La poésie a besoin d'être dite à voix haute, et le chant, la mélodie, peuvent sublimer le texte.
Que de fois je me fredonne " Joie de Vivre" grâce à ces mots mis en musique ! Le message y est évidemment plus "optimiste" (voire béat diront certain-e-s mais tant pis pour les "trop réalistes" : la poésie ne PEUT pas être leur affaire...) puisque les regrets exprimés par Verhaeren dans les strophes 6 et 7 sont effacés.
Mais la vigueur du message n'est pas perdue parce que la moitié du poème n'est pas prise en compte.
Sa signification est moins égocentrique dans la chanson ; il ne s'agit pas de s'enivrer de soi, mais du MONDE NATUREL qui nous entoure et doit nous subjuguer par sa beauté.

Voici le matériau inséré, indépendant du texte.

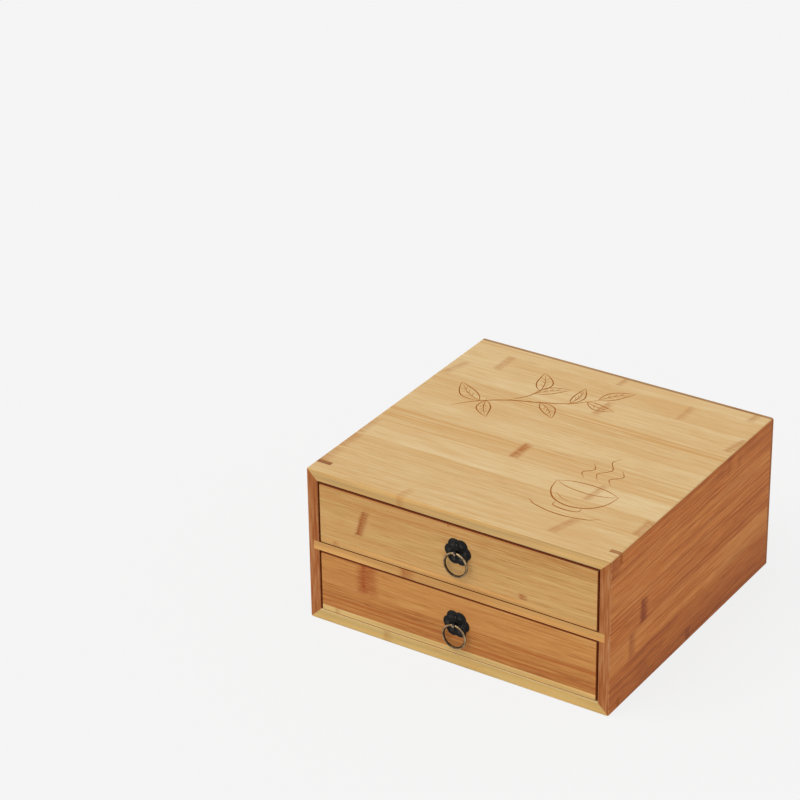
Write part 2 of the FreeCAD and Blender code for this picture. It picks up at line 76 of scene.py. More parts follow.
class Graph:
    """The nodes of a material or a world, added a call at a time."""

    # Numbers of the sockets of a mix node that are colours
    MIX_FIRST, MIX_SECOND = 6, 7
    MIX_RESULT = 2

    def __init__(self, owner, shader="Principled BSDF"):
        self.owner = owner
        owner.use_nodes = True
        self.tree = owner.node_tree
        self.shader = self.tree.nodes[shader]

    def feed(self, socket, source):
        """Link a socket to another one, or set it to a constant."""
        if isinstance(source, bpy.types.NodeSocket):
            self.tree.links.new(source, socket)
        else:
            socket.default_value = source

    def node(self, kind, inputs=None, **settings):
        """Add a node, set it up and feed its inputs, which go by name or number."""
        made = self.tree.nodes.new(kind)
        for name, setting in settings.items():
            setattr(made, name, setting)
        for name, source in (inputs or {}).items():
            self.feed(made.inputs[name], source)
        return made

    def math(self, operation, *sources):
        made = self.node("ShaderNodeMath", operation=operation)
        for socket, source in zip(made.inputs, sources):
            self.feed(socket, source)
        return made.outputs[0]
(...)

La réduction du texte correspond aussi aux usages de notre époque, mais rend , je crois, Verhaeren plus proche.
Soyez heureux !
(abcxyz)
Poeme de la transhumance...osmose entre le poete...et le monde enviironnant...Je prefere...
L'univers, régi par l'équation coutumière
Dont il ne sait point diverger,
Jongle avec ses photons légers
Qui forment pour nos yeux l'impalpable lumière.
Les poissons dans le flot des torrents sont heureux,
Les oiseaux gonflent leur poitrine ;
L'érudit trace sa doctrine,
Assis à son bureau dans son grenier poudreux.
La forêt s'illumine à des éclats d'un feu
Qui est le sceau des anciens dieux ;
Sur le paysage, il s'imprime.
Le poète est joyeux, il écrit comme un fou
Sur la nature et puis sur tout
Ce qui lui inspire des rimes.
J'apprécie Emile Verhaeven et je recherche la poésie que j'avais apprise à l'école . Voici les premiers vers :
Vous en souvenez-vous genêts de mon pays?
Des petits écoliers,au cheveux en broussaile...........
Ce serait peut-être "Souvenir"
Merci et à bientôt
C'est peut-être de François Fabié.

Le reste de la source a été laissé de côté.